Катерина Николаевна не знала, что сделать, чтобы предупредить как-нибудь ссору между огорченной матерью и полоумным отцом.
— Баловство это убьет сына моего! — воскликнула княгиня, — слышите вы — сумасшедший вы изверг! Зачем она прежде кокетничала с ним, сидела по садам, улыбалась, кривлялась... Девка! И кто этот Милькеев... Что это такое — чтобы предпочесть его моему сыну... Кто это? Что это?
— Вы ошибаетесь, ваше сиятельство! Конечно, вы — мать... А я — отец... вот и все.
Княгиня продолжала: — Не надо было обманывать человека! Платить злом за добро. За мое расположение, за мою вежливость...
— Бог с ним с вашим расположением, княгиня, — перебил Максим Петрович. — И вежливости мы от вас никакой особенной не видали. Все гневаетесь.
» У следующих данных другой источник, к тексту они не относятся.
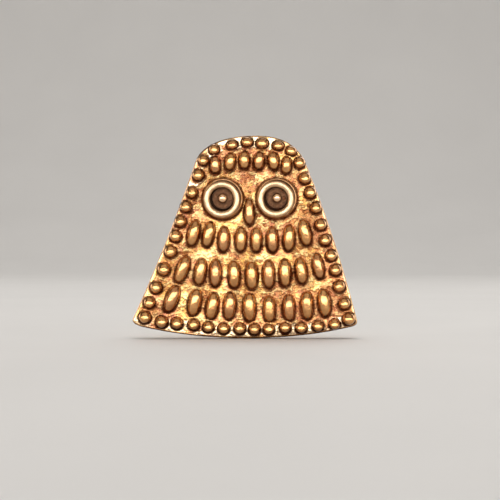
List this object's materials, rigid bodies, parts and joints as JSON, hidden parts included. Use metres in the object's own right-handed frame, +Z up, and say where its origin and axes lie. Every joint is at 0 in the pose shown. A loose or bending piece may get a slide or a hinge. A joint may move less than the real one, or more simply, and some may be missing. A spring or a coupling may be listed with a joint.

— Напрасно я с вами говорю, Максим Петрович: вы — не человек. Вы, сударыня, Любовь Максимовна, вы зачем не пожалели меня?.. И что это, что это за фигура г. Милькеев!
— Позвольте, ваше сиятельство, — настаивал старик, — позвольте: вы ошибаетесь! Мимо Сидора да в стену. Нам с Любовью и Милькеев и ваш сын нипочем. Мы их и знать не хотим! У нас есть другой жених. Вот Катерина Николавна поможет нам свадебку сыграть. Все заживем! Я в Чемоданово ни ногой, Анна Михайловна скоро умрет; ваш Александр Васильич поправится. Уж мой зять об нем похлопочет. На что моя болезнь застарелая — и то пособил! Ведь меня в сумасшедший дом хотели отправить! Ей-Богу!
Он засмеялся и взглянул на всех. Все молчали. Люба-ша стояла спиной ко всем, припав лицом к окну; старик медленно продолжал: — Что ж! По-моему, это вовсе недурно! Человек он молодой, солидный, служит хорошо, доброй души, доктор хороший. Своего состояния нет; да вот у дяди, авось, земля очистится: он ему всю тогда припишет. 200 десятин, да служба, да практика, да за ней, может быть, бабушка и даст что-нибудь — будут жить хорошо. И собой он, по-моему, недурен. Женоподобен, это правда! да не всем же и силачами быть. Всякая женщина знает, кто ей как приходится! Читал я раз в книжке прошлого года... Так, оборванная книжка валялась... Два грека были: один был Менелай, а другой Парис... Менелай было Париса раз ловко вздул; сильнее был — куда! А жена Менелая, однако, с Парисом ушла. Земли, я говорю, десятин 200 у него будет. Владим!-ру Алексеичу некому их отдать. Лишь бы эманципации дождаться. Что ж, это правда, человек должен быть свободен. Теперь взять хоть бы меня. Я вчера пошел против матери, приехал сюда; а будь я не сын ей, а крепостной — она меня бы высекла. Княгиня и подобрее матушки, да тоже в застенок их посылает. Да что! Я-то мало их лущил? И не говорите! Лущишь, лущишь — ажио самому тошно станет!
Говоря это, он заложил руки за спину и, став перед Катериной Николаевной, загородил собой княгиню; Ново-сильская с упреком головой указала ему в ту сторону.
Старик обернулся к бедной матери, которая, склонясь на ручку кресел, кротко плакала, и сказал ей: — Ну, Марья Никитишна! Не убивайтесь. Сын ваш — человек еще свежий; вынесет рану. Эх! у кого, Марья Никитишна, нет змеи в душе! Живешь-живешь — как в комнате душной бродишь! В окнах сад виден хороший. Увидишь садик из окна, и хорошо будто; шевельнулся — опять жолтый простенок... Ну! а за простенком — опять весело! — прибавил он, вдруг бодро возвышая голос.